APO announces artist change for The New Zealand Herald Premier Series: Zarathustra

Auckland Philharmonia Orchestra (APO) has announced an artist change to The New Zealand Herald Premier Series: Zarathustra, taking place on Thursday 31 October at Auckland Town Hall.

Internationally-acclaimed cellist Julian Steckel will join the APO to perform Haydn’s Cello Concerto No.1. Steckel last took the stage with the orchestra in 2016 when he performed Dvořák’s Cello Concerto.

The New Zealand Herald lauded Steckel’s 2016 performance with the orchestra, writing “APO’s Soul of the Cello concert had Julian Steckel revealing all that and more…” and “…Steckel stormed through with his dramatic entry; soon we were in the singular, almost physical world of the Czech composer’s music.” APO is pleased to once again have the opportunity to share the stage with him.

Steckel replaces the previously advertised Harriet Krijgh as guest artist for this concert, as she is regrettably unable to travel to New Zealand due to unforeseen circumstances. APO looks forward to performing with her in the future.

About Julian Steckel

Julian Steckel is widely praised as one of the leading cellists of our time. In 2010, Julian Steckel won the First Prize of the prestigious ARD International Music Competition, also winning the Audience Award, the Oehms Classic Award and the prize of the Münchner Kammerorchester. Julian had also won prizes at the Grand Prix Rostropovich in Paris, the Grand Prix Feuermann in Berlin and Kronberg Pablo Casals’ Competition. In 2012, Julian Steckel was awarded the much coveted ECHO Klassik Award for his recording of the Korngold and Goldschmidt cello concertos with Bloch’s Schelomo (on AVI music) with the Rheinische Philharmonie Koblenz under Daniel Raiskin.

Today, Julian Steckel receives worldwide critical acclaim for his masterful, authentic interpretations, regularly performing with leading orchestras including the Sinfonieorchester des Bayerischen Rundfunks, Gewandhaus Orchester, Munich Philharmonic, Bamberg Symphony, Orchestre de Paris, Rotterdam Philharmonic, Royal Philharmonic Orchestra, Gothenburg Symphony, Saint-Petersburg Philharmonic, Russian State Philharmonic, Kremerata Baltica and Camerata Bern playing with such conductors as Valery Gergiev, Christoph Eschenbach, Christian Zacharias, Gustavo Gimeno, Sir Roger Norrington, Jakub Hrusa, Christopher Hogwood, Fabien Gabel, Mario Venzago, Kazuki Yamada, Heinrich Schiff, Andrey Boreyko, John Storgårds, Antony Hermus, Daniel Raiskin, Andrew Litton, Lan Shui or Michael Sanderling.

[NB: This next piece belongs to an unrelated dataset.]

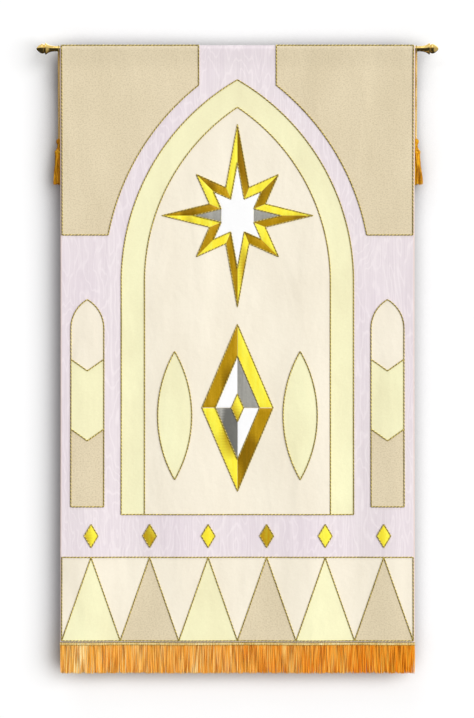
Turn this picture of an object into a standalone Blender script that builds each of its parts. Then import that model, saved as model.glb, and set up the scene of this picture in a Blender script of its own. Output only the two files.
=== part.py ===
# Church banner: a moire cloth on a brass rod, with a fringe and two hanging tassels.
# Sizes are in metres. X runs along the rod, the front faces -Y and +Z is up.
# The origin is on the rod's axis, halfway along the rod.

import math

import bmesh
import bpy
from mathutils import Vector

# Clearance between pieces that touch
GAP = 0.0003

# Rod and finials
ROD_RADIUS = 0.0070
ROD_LENGTH = 0.9400
ROD_SIDES = 28
ROD_BEVEL = 0.0006
FINIAL_SIDES = 20

# Cloth: its width, the drop from the rod's axis to its lower edge, and its hems
CLOTH_WIDTH = 0.9144
CLOTH_DROP = 1.5286
CLOTH_THICKNESS = 0.0022
POCKET_SEAM = 0.0450
FLAP_END = 0.0530
SIDE_HEM = 0.0200
BOTTOM_HEM = 0.0280
HEM_RISE = 0.0010
HEM_SLOPE = 0.0015
NARROWING = 0.0030
PANEL_COLUMNS = 26
PANEL_ROWS = 11
POCKET_FLAT_STEPS = 3
POCKET_ARC_STEPS = 11

# Fringe under the lower hem
FRINGE_DROP = 0.0820
FRINGE_LOCKS = 176
FRINGE_SLIT = 0.0014
HEADING_HEIGHT = 0.0080
HEADING_FRONT = -0.0027
HEADING_BACK = 0.0004
LOCK_TAPER = 0.86

# Tassels, their cords and the loops that carry them, at each side edge of the cloth
TASSEL_ACROSS = 0.4607
TASSEL_BEHIND = 0.0225
TASSEL_TOP = 0.2300
TASSEL_SIDES = 28
CORD_RADIUS = 0.0034
CORD_VALLEY = 0.76
CORD_LAY = 0.0210
CORD_STEP = 0.0031
CORD_SECTION_POINTS = 9
LOOP_RADIUS = 0.0009
LOOP_SIDES = 6
LOOP_STEPS = 24
BINDING_RADIUS = 0.0041
BINDING_BEHIND = 0.0117
BINDING_TOP = 0.0035
BINDING_BOTTOM = -0.0070

# Soft folds of the hanging cloth: place across, half width, height, start below the rod.
# A height under zero stands out to the front.
FOLDS = (
    (-0.392, 0.046, -0.0030, 0.42),
    (-0.268, 0.060, 0.0038, 0.22),
    (-0.128, 0.066, -0.0026, 0.30),
    (0.022, 0.085, 0.0024, 0.46),
    (0.176, 0.058, -0.0036, 0.24),
    (0.300, 0.052, 0.0032, 0.36),
    (0.404, 0.040, -0.0024, 0.52),
)
FOLD_GROWTH = 0.75

# Finial's turned outline: distance from the rod's end, radius
FINIAL_OUTLINE = (
    (0.0000, 0.0070),
    (0.0050, 0.0073),
    (0.0100, 0.0082),
    (0.0150, 0.0097),
    (0.0190, 0.0117),
    (0.0222, 0.0143),
    (0.0240, 0.0147),
    (0.0252, 0.0140),
    (0.0260, 0.0112),
    (0.0272, 0.0106),
    (0.0288, 0.0117),
    (0.0315, 0.0124),
    (0.0345, 0.0121),
    (0.0385, 0.0103),
    (0.0425, 0.0074),
    (0.0455, 0.0045),
    (0.0470, 0.0020),
)
FINIAL_TIP = 0.0474

# Tassel's turned outline above its skirt: distance below its top, radius
TASSEL_OUTLINE = (
    (0.0000, 0.0024),
    (0.0015, 0.0054),
    (0.0045, 0.0073),
    (0.0080, 0.0077),
    (0.0115, 0.0068),
    (0.0145, 0.0048),
    (0.0175, 0.0043),
    (0.0240, 0.0060),
    (0.0285, 0.0082),
    (0.0315, 0.0104),
    (0.0335, 0.0115),
    (0.0375, 0.0116),
    (0.0400, 0.0107),
)
SKIRT_ROOT = 0.0430
SKIRT_END = 0.1185
SKIRT_RINGS = (0.0108, 0.0078, 0.0064, 0.0034)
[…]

In the 2018/19 Julian Steckel makes his US-debut with the Indianapolis Symphony Orchestra and the Louisiana Philharmonic. He returns to the Amsterdam Concertgebouw, Konzerthaus Vienna and can also be heard on tour in Antwerpen, Bern, Bilbao, Beirut, Madrid, Hong Kong, Seoul, Schloss Elmau and his home town of Pirmasens.

In addition to his work as a soloist, Julian Steckel is a passionate chamber musician playing with musicians like Janine Jansen, Christian Tetzlaff, Elena Bashkirova, Antje Weithaas, Veronika Eberle, Vilde Frang, Karen Gomyo, Gustav Rivinius, Menahem Pressler, Lars Vogt Denis Kozhukhin, Daishin Kashimoto, Emmanuel Pahud, Eric Le Sage, the Modigliani, Armida and Ébène quartets.

Julian is a regular guest of major festivals such as the Lucerne Festival, Jerusalem Festival, the Schleswig-Holstein and Mecklenburg-Vorpommern Festivals, Beethovenfest Bonn, and the festivals of Ludwigsburg, Lockenhaus, Moritzburg, Schwetzingen, and venues like the Elbphilharmonie, Baden Baden Festspielhaus, Vienna’s Konzerthaus, Antwerp’s de Singel, Amsterdam’s Concertgebouw.

Together with his long-time partner Paul Rivinius, Julian Steckel has released a number of recordings to much critical acclaim. His latest CD of all C.P.E. Bach cello concertos together with the Stuttgarter Kammer Orchester has been released in March 2016.

Julian Steckel studied with Ulrich Voss, Gustav Rivinius, Boris Pergamenschikow, Heinrich Schiff and Antje Weithaas. He is a professor of cello at Munich University of Music and Performing Arts. He plays an Urs W. Mächler cello (2005), and lives in Berlin.